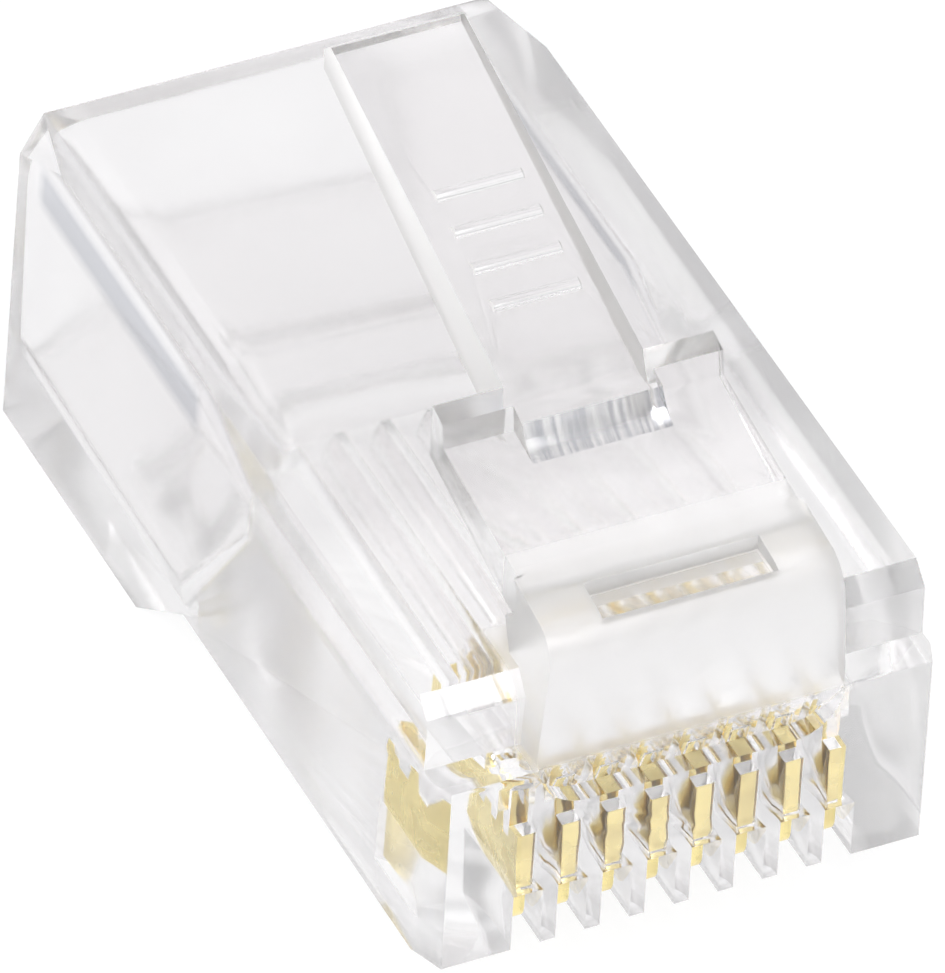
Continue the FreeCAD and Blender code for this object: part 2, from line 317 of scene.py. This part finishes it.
@dataclass(frozen=True)
class ClearPlastic(Finish):
    """Clear moulded plastic: painted shade greys the roof and the side walls behind the nose, satin on the
    latch's root, streaky cutter lines on the ramp, and a painted dark reflection on those lines and on a bar
    along the side walls.
    """

    name: str = "clear_polycarbonate"
    clean: tuple = (1.0, 0.993, 0.996, 1.0)
    # painted shade: the grey that the roof and the side walls behind the nose are tinted with
    painted_shade: tuple = (0.79, 0.778, 0.788, 1.0)
    milky: tuple = (0.99, 0.975, 0.955, 1.0)
    # painted dark reflection: the dark grey-blue of the bar along the side walls and of the ramp's streaks
    painted_dark_reflection: tuple = (0.36, 0.37, 0.41, 1.0)
    ior: float = 1.5
    clear: float = 0.985
    gloss: float = 0.07
    wear: float = 0.06
    wear_along_mm: tuple = (2.5, 5.0)
    haze: float = 0.1
    satin: float = 0.3
    milk: float = 0.25
    side_milk: float = 0.75
    satin_back_mm: float = 2.6
    satin_low_mm: float = 6.1
    satin_side_mm: float = 3.55
    pocket_half_mm: float = 1.97
    pocket_along_mm: tuple = (0.57, 1.46)
    pocket_fade_mm: float = 0.06
    pocket_polish: float = 0.6
    roof_mm: float = 8.05
    side_mm: float = 5.3
    nose_mm: float = 5.5
    nose_fade_mm: float = 1.5
    fade_mm: float = 0.25
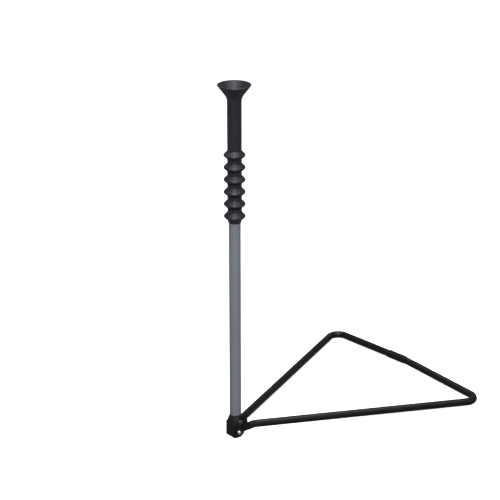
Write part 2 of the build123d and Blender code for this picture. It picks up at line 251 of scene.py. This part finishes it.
def superellipse(half_a, half_b, power, count=40):
    """Points of a section that is an ellipse at power 2 and nearly a rectangle at 8."""
    points = []
    for index in range(count):
        turn = 2 * pi * index / count
        a = half_a * abs(cos(turn)) ** (2 / power) * (1 if cos(turn) >= 0 else -1)
        b = half_b * abs(sin(turn)) ** (2 / power) * (1 if sin(turn) >= 0 else -1)
        points.append((a, b))
    return points


def round_section(radius):
    """Points of a round section."""
    return superellipse(radius, radius, 2)


def ring_at(surface, centre, axis_a, axis_b, section):
    """A ring of vertices round centre, in the plane of the two axes."""
    return [surface.verts.new(centre + axis_a * a + axis_b * b) for a, b in section]


def plate(name, outlines, thickness, edge_round):
    """A flat plate in XY with rounded edges: the first outline is its rim, the others are holes."""
    curve = bpy.data.curves.new(name, "CURVE")
    curve.dimensions = "2D"
    curve.fill_mode = "BOTH"
    curve.extrude = thickness / 2 - edge_round
    curve.bevel_depth = edge_round
    curve.bevel_resolution = 3
    curve.offset = -edge_round
    for outline in outlines:
        spline = curve.splines.new("POLY")
        spline.points.add(len(outline) - 1)
        for point, (x, y) in zip(spline.points, outline):
            point.co = (x, y, 0, 1)
        spline.use_cyclic_u = True
    drawn = bpy.data.objects.new(name, curve)
    bpy.context.scene.collection.objects.link(drawn)
    bpy.context.view_layer.update()
    mesh = bpy.data.meshes.new_from_object(drawn.evaluated_get(bpy.context.evaluated_depsgraph_get()))
    bpy.data.objects.remove(drawn)
    obj = bpy.data.objects.new(name, mesh)
    bpy.context.scene.collection.objects.link(obj)
    surface = bmesh.new()
    surface.from_mesh(mesh)
    bmesh.ops.remove_doubles(surface, verts=surface.verts, dist=1e-6)
    surface.to_mesh(mesh)
    surface.free()
    mesh.name = name
    return obj


def circle(centre_x, centre_y, radius, count=48):
    """A round outline."""
    return [(centre_x + radius * cos(2 * pi * index / count),
             centre_y + radius * sin(2 * pi * index / count)) for index in range(count)]


# Materials

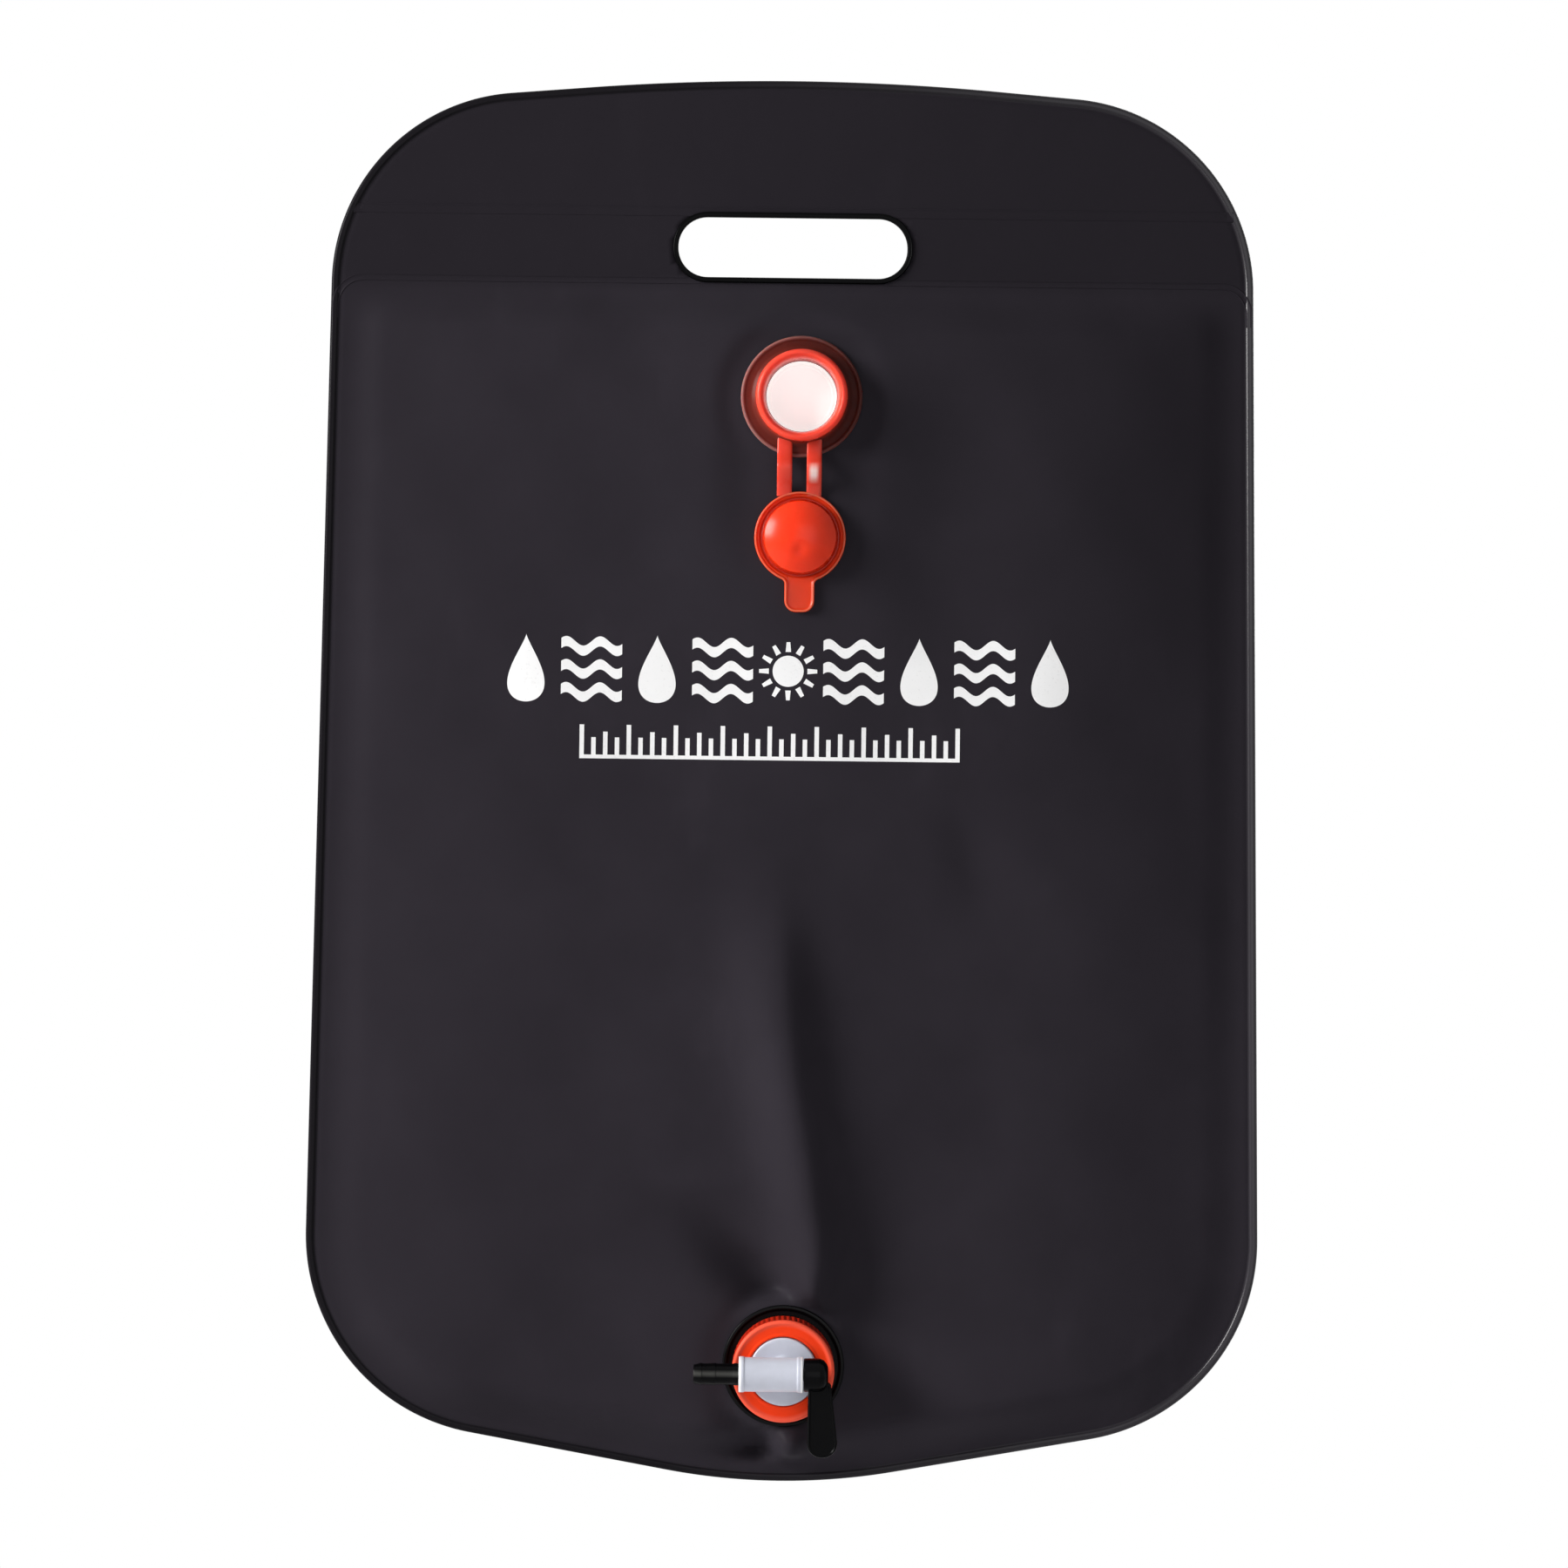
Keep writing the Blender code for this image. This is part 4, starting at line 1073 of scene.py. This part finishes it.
class SHOWER_OT_plug(bpy.types.Operator):
    """Build the plug: a thin plate with a pull tab and a beaded edge, round a trough and a domed stopper"""

    bl_idname = "shower.plug"
    bl_label = "Filler Plug"

    def execute(self, context):
        settings = context.scene.shower_fitting
        plate_thickness = 0.0016
        back, end = heights(plug_box)
        base = back + plate_thickness
        rim = plug_box[1, 0] - neck_x
        plug_z = plug_box[1, 2] - rim

        def beaded(finish, base_color):
            """Painted shade makes the trough round the dome a deeper red, and a painted highlight makes the
            bead on the plate's edge a paler one.
            """
            away = finish.from_line(neck_x, plug_z)
            trough = finish.ramp(away, 0.0150, 0.0157) * (1 - finish.ramp(away, 0.0166, 0.0178))
            bead = finish.ramp(finish.height(), base, base + 0.0004) * finish.ramp(away, 0.0166, 0.0172)
            # Painted shade in the trough
            toned = finish.blend(base_color, (0.46, 0.010, 0.004, 1), trough * 0.8)
            # Painted highlight on the bead
            return finish.blend(toned, (0.86, 0.19, 0.11, 1), bead * 0.55), 0.35

        finish = vinyl_finish("plug_vinyl", settings.plug_color, beaded, 0.014)
        loop, normals = evenly(self.plate_outline(rim, plug_z - plug_box[0, 2]), 0.0007)
        angles = np.arctan2(loop[:, 1], loop[:, 0])
        round_parts, crown, shoulder = 0.0174, 0.0052, 0.0153
        sphere = (shoulder**2 + crown**2) / 2 / crown
        tilt = np.linspace(math.asin(shoulder / sphere), 0.0004 / sphere, 22)
        dome = points_of(sphere * np.sin(tilt), end - sphere + sphere * np.cos(tilt))
        edge = (
            near(0, back, (0.4, 3), (12, 3), (12.6, 2.2), (12.8, 0)),
            near(rim, back, (-0.8, 0), (0, 0.6)),
            near(rim, base, (0, -0.2), (-0.3, 0.4), (-0.8, 0.4), (-1.4, -0.2)),
            near(0, base, (17.4, -0.3), (16.7, -0.7), (16.1, -0.6), (15.7, 0.4)),
            near(shoulder, end - crown, (0, -1)),
            dome[:2],
        )
        rings = []
        for radius, height in np.vstack([soften(np.vstack(edge), 0.0006, 4), dome[2:]]):
            on_plate = radius > round_parts + 1e-6
            ring = loop - normals * (rim - radius) if on_plate else radius * circle(angles)
            lift = height - self.gate(ring) * (height > end - crown)
            rings.append(points_of(neck_x + ring[:, 0], -lift, plug_z + ring[:, 1]))
        finish_off(shell("stopper", np.array(rings), finish), "plug", "filler_vinyl", "filler_plug")
        return {"FINISHED"}

    def gate(self, ring):
        """The depth of a dimple under the dome's middle: a bell round its centre."""
        depth, width, drop = 0.0009, 0.0030, 0.0058
        return depth * np.exp(-((np.hypot(ring[:, 0], ring[:, 1] + drop) / width) ** 2))

    def plate_outline(self, rim, tab_end):
        """The rim's circle and the tab as one clockwise outline, from three arcs and their mirror images.

        They are the rim, the fillet at the tab's root, which touches the rim and the tab's side, and the
        tab's corner. Each is given by its centre, its radius and its first and last angle.
        """
        half_tab, fillet, corner = 0.0064, 0.0022, 0.0050
        drop = math.sqrt((rim + fillet) ** 2 - (half_tab + fillet) ** 2)
        root = math.atan2(-drop, half_tab + fillet)
        arcs = (
            ((0, 0), rim, math.pi / 2, root),
            ((half_tab + fillet, -drop), fillet, root + math.pi, math.pi),
            ((half_tab - corner, corner - tab_end), corner, 0, -math.pi / 2),
        )
        turns = [np.linspace(first, last, 60) for _, _, first, last in arcs]
        half = np.vstack([arc[0] + arc[1] * circle(turn) for arc, turn in zip(arcs, turns)])
        return np.vstack([half, (half * (-1, 1))[-1:0:-1]])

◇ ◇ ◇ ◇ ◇

• [Do this]:
Print every entry above again without changing a word, and omit the pictures.

• [Written answer]:
Continue the FreeCAD and Blender code for this object: part 2, from line 317 of scene.py. This part finishes it.
@dataclass(frozen=True)
class ClearPlastic(Finish):
    """Clear moulded plastic: painted shade greys the roof and the side walls behind the nose, satin on the
    latch's root, streaky cutter lines on the ramp, and a painted dark reflection on those lines and on a bar
    along the side walls.
    """

    name: str = "clear_polycarbonate"
    clean: tuple = (1.0, 0.993, 0.996, 1.0)
    # painted shade: the grey that the roof and the side walls behind the nose are tinted with
    painted_shade: tuple = (0.79, 0.778, 0.788, 1.0)
    milky: tuple = (0.99, 0.975, 0.955, 1.0)
    # painted dark reflection: the dark grey-blue of the bar along the side walls and of the ramp's streaks
    painted_dark_reflection: tuple = (0.36, 0.37, 0.41, 1.0)
    ior: float = 1.5
    clear: float = 0.985
    gloss: float = 0.07
    wear: float = 0.06
    wear_along_mm: tuple = (2.5, 5.0)
    haze: float = 0.1
    satin: float = 0.3
    milk: float = 0.25
    side_milk: float = 0.75
    satin_back_mm: float = 2.6
    satin_low_mm: float = 6.1
    satin_side_mm: float = 3.55
    pocket_half_mm: float = 1.97
    pocket_along_mm: tuple = (0.57, 1.46)
    pocket_fade_mm: float = 0.06
    pocket_polish: float = 0.6
    roof_mm: float = 8.05
    side_mm: float = 5.3
    nose_mm: float = 5.5
    nose_fade_mm: float = 1.5
    fade_mm: float = 0.25
Write part 2 of the build123d and Blender code for this picture. It picks up at line 251 of scene.py. This part finishes it.
def superellipse(half_a, half_b, power, count=40):
    """Points of a section that is an ellipse at power 2 and nearly a rectangle at 8."""
    points = []
    for index in range(count):
        turn = 2 * pi * index / count
        a = half_a * abs(cos(turn)) ** (2 / power) * (1 if cos(turn) >= 0 else -1)
        b = half_b * abs(sin(turn)) ** (2 / power) * (1 if sin(turn) >= 0 else -1)
        points.append((a, b))
    return points


def round_section(radius):
    """Points of a round section."""
    return superellipse(radius, radius, 2)


def ring_at(surface, centre, axis_a, axis_b, section):
    """A ring of vertices round centre, in the plane of the two axes."""
    return [surface.verts.new(centre + axis_a * a + axis_b * b) for a, b in section]


def plate(name, outlines, thickness, edge_round):
    """A flat plate in XY with rounded edges: the first outline is its rim, the others are holes."""
    curve = bpy.data.curves.new(name, "CURVE")
    curve.dimensions = "2D"
    curve.fill_mode = "BOTH"
    curve.extrude = thickness / 2 - edge_round
    curve.bevel_depth = edge_round
    curve.bevel_resolution = 3
    curve.offset = -edge_round
    for outline in outlines:
        spline = curve.splines.new("POLY")
        spline.points.add(len(outline) - 1)
        for point, (x, y) in zip(spline.points, outline):
            point.co = (x, y, 0, 1)
        spline.use_cyclic_u = True
    drawn = bpy.data.objects.new(name, curve)
    bpy.context.scene.collection.objects.link(drawn)
    bpy.context.view_layer.update()
    mesh = bpy.data.meshes.new_from_object(drawn.evaluated_get(bpy.context.evaluated_depsgraph_get()))
    bpy.data.objects.remove(drawn)
    obj = bpy.data.objects.new(name, mesh)
    bpy.context.scene.collection.objects.link(obj)
    surface = bmesh.new()
    surface.from_mesh(mesh)
    bmesh.ops.remove_doubles(surface, verts=surface.verts, dist=1e-6)
    surface.to_mesh(mesh)
    surface.free()
    mesh.name = name
    return obj


def circle(centre_x, centre_y, radius, count=48):
    """A round outline."""
    return [(centre_x + radius * cos(2 * pi * index / count),
             centre_y + radius * sin(2 * pi * index / count)) for index in range(count)]


# Materials

Keep writing the Blender code for this image. This is part 4, starting at line 1073 of scene.py. This part finishes it.
class SHOWER_OT_plug(bpy.types.Operator):
    """Build the plug: a thin plate with a pull tab and a beaded edge, round a trough and a domed stopper"""

    bl_idname = "shower.plug"
    bl_label = "Filler Plug"

    def execute(self, context):
        settings = context.scene.shower_fitting
        plate_thickness = 0.0016
        back, end = heights(plug_box)
        base = back + plate_thickness
        rim = plug_box[1, 0] - neck_x
        plug_z = plug_box[1, 2] - rim

        def beaded(finish, base_color):
            """Painted shade makes the trough round the dome a deeper red, and a painted highlight makes the
            bead on the plate's edge a paler one.
            """
            away = finish.from_line(neck_x, plug_z)
            trough = finish.ramp(away, 0.0150, 0.0157) * (1 - finish.ramp(away, 0.0166, 0.0178))
            bead = finish.ramp(finish.height(), base, base + 0.0004) * finish.ramp(away, 0.0166, 0.0172)
            # Painted shade in the trough
            toned = finish.blend(base_color, (0.46, 0.010, 0.004, 1), trough * 0.8)
            # Painted highlight on the bead
            return finish.blend(toned, (0.86, 0.19, 0.11, 1), bead * 0.55), 0.35

        finish = vinyl_finish("plug_vinyl", settings.plug_color, beaded, 0.014)
        loop, normals = evenly(self.plate_outline(rim, plug_z - plug_box[0, 2]), 0.0007)
        angles = np.arctan2(loop[:, 1], loop[:, 0])
        round_parts, crown, shoulder = 0.0174, 0.0052, 0.0153
        sphere = (shoulder**2 + crown**2) / 2 / crown
        tilt = np.linspace(math.asin(shoulder / sphere), 0.0004 / sphere, 22)
        dome = points_of(sphere * np.sin(tilt), end - sphere + sphere * np.cos(tilt))
        edge = (
            near(0, back, (0.4, 3), (12, 3), (12.6, 2.2), (12.8, 0)),
            near(rim, back, (-0.8, 0), (0, 0.6)),
            near(rim, base, (0, -0.2), (-0.3, 0.4), (-0.8, 0.4), (-1.4, -0.2)),
            near(0, base, (17.4, -0.3), (16.7, -0.7), (16.1, -0.6), (15.7, 0.4)),
            near(shoulder, end - crown, (0, -1)),
            dome[:2],
        )
        rings = []
        for radius, height in np.vstack([soften(np.vstack(edge), 0.0006, 4), dome[2:]]):
            on_plate = radius > round_parts + 1e-6
            ring = loop - normals * (rim - radius) if on_plate else radius * circle(angles)
            lift = height - self.gate(ring) * (height > end - crown)
            rings.append(points_of(neck_x + ring[:, 0], -lift, plug_z + ring[:, 1]))
        finish_off(shell("stopper", np.array(rings), finish), "plug", "filler_vinyl", "filler_plug")
        return {"FINISHED"}

    def gate(self, ring):
        """The depth of a dimple under the dome's middle: a bell round its centre."""
        depth, width, drop = 0.0009, 0.0030, 0.0058
        return depth * np.exp(-((np.hypot(ring[:, 0], ring[:, 1] + drop) / width) ** 2))

    def plate_outline(self, rim, tab_end):
        """The rim's circle and the tab as one clockwise outline, from three arcs and their mirror images.

        They are the rim, the fillet at the tab's root, which touches the rim and the tab's side, and the
        tab's corner. Each is given by its centre, its radius and its first and last angle.
        """
        half_tab, fillet, corner = 0.0064, 0.0022, 0.0050
        drop = math.sqrt((rim + fillet) ** 2 - (half_tab + fillet) ** 2)
        root = math.atan2(-drop, half_tab + fillet)
        arcs = (
            ((0, 0), rim, math.pi / 2, root),
            ((half_tab + fillet, -drop), fillet, root + math.pi, math.pi),
            ((half_tab - corner, corner - tab_end), corner, 0, -math.pi / 2),
        )
        turns = [np.linspace(first, last, 60) for _, _, first, last in arcs]
        half = np.vstack([arc[0] + arc[1] * circle(turn) for arc, turn in zip(arcs, turns)])
        return np.vstack([half, (half * (-1, 1))[-1:0:-1]])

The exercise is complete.